São histórias escritas com lágrimas, luta, esperança, determinação e uma vontade imensurável de que um dia, não importa quando, as portas desse mundo quase intransponível de seus filhos se abram para sempre. Luzanira, Abmael, Áurea e Ubyrajara sabem bem o que é isso.

Reduzindo danos
Em 12 e 13 de abril, na 510 Norte, Luzanira e Áurea preparam um workshop voltado aos pais e profissionais que cuidam de crianças autistas. Como convidada, a homeopata norte-americana Andrea Lalama, que falará sobre medicina integrativa e terapias naturais, como ajuda para reverter os danos da desordem comportamental. Contatos: Luzanira: 9279-4838 e Áurea: 8127-2728

Sintomas do distúrbio
O autismo é uma desordem global do desenvolvimento neurológico (hoje alguns estudos apontam também para uma desordem metabólica). É uma alteração cerebral/comportamental que afeta a capacidade da pessoa de se comunicar, de estabelecer relacionamentos e de responder apropriadamente ao ambiente que a rodeia. As recentes estatísticas do autismo entre a população dos Estados Unidos e da Europa apontam para a existência de uma epidemia atual. Lá, saltou de um em cada 2.500 pessoas, na década de 1990, para um caso em cada 150 pessoas, em 2007 (fonte: Centers for Disease Control, EUA). Embora a ciência estude o distúrbio há seis décadas, só há pouco mais de 20 anos surgiu a primeira associação para o autismo no Brasil. E mesmo assim ficou restrito a um grupo muito pequeno de pessoas, entre elas poucos médicos, alguns profissionais da área de saúde e pais que haviam sido surpreendidos com o diagnóstico dos filhos.
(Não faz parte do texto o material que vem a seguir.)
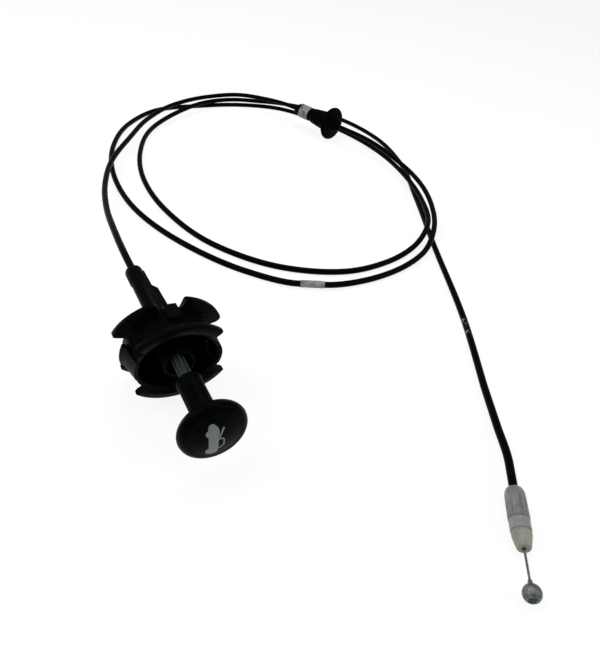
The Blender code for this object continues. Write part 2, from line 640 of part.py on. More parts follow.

O autismo foi descrito pela primeira vez em 1943, pelo médico austríaco Leo Kanner, em seu artigo Autistic disturbance of affective contact, na revista Nervous Child. Não há exames clínicos que possam indicar se uma criança é ou não autista. O diagnóstico do profissional é feito apenas pela observação. Os pais, por sua vez, devem ficar alerta para alguns destes comportamentos: dificuldade de conviver com outras pessoas; insistência com gestos idênticos; resistência a mudar de rotina; pequena resposta aos métodos normais de ensino, ecolalia (repetição de palavras ou frases); não responde às ordens verbais — atua como se fosse surdo; dificuldade em expressar suas necessidades; emprega gestos ou sinais para os objetos em vez de usar palavras; hiper ou hipoatividade física; pode não querer abraços de carinho ou pode aconchegar-se carinhosamente.